ALGORITHM FOR IDENTIFICATION, PRIORITIZATION AND HIERARCHICAL CLASSIFICATION OF SOFTWARE QUALITY ASSURANCE RISKS, TAKING INTO ACCOUNT THE TYPE OF IT PRODUCT

Abstract

The paper addresses the problem of formalized risk management in software quality assurance under the increasing complexity of modern IT products that integrate cloud services, artificial intelligence components, data-centric subsystems, and DevSecOps processes. A mathematical model of an algorithm for risk identification, multi-criteria prioritization, and hierarchical classification is proposed, taking into account the type of IT product and the software development lifecycle phase. The model represents risks as multidimensional feature vectors including defect probability, aggregated impact on quality attributes, contextual criticality coefficients, and product-specific parameters.

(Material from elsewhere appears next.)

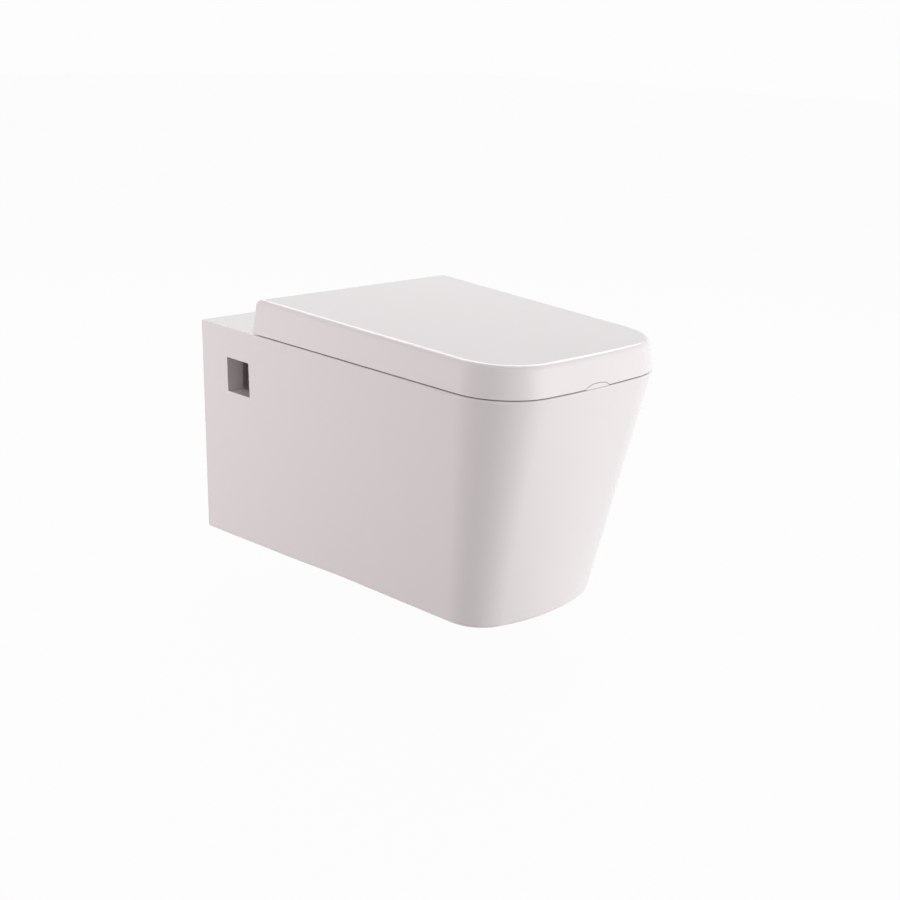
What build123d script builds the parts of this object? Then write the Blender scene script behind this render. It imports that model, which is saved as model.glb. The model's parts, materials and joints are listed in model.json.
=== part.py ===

An integral priority index is introduced to enable quantitative comparison of heterogeneous risks within a unified metric space. Hierarchical classification is implemented using agglomerative clustering, allowing the construction of an adaptive risk taxonomy based on empirical metric data. To validate the proposed model, a decision support system prototype was developed in Python, implementing the full computational workflow: defect risk prediction, risk vector construction, multi-criteria prioritization, and hierarchical risk structuring. The empirical basis of the study is the NASA Metrics Data Program dataset containing static code metrics and binary defect labels. The results demonstrate the feasibility of constructing a reproducible hierarchical risk structure and quantitatively ranking software modules by criticality. It is shown that even with moderate defect prediction performance, the multi-criteria approach provides a preventive risk assessment and improves the informativeness of decision-making compared to expert-based methods. The scientific novelty lies in the integration of risk identification, prioritization, and classification into a single formalized procedure sensitive to IT product type and grounded in metric-driven adaptive hierarchies. The practical significance of the results is associated with the applicability of the proposed algorithm in software quality and risk management systems for strategic test planning, technical debt management, and resource optimization under multi-criteria constraints.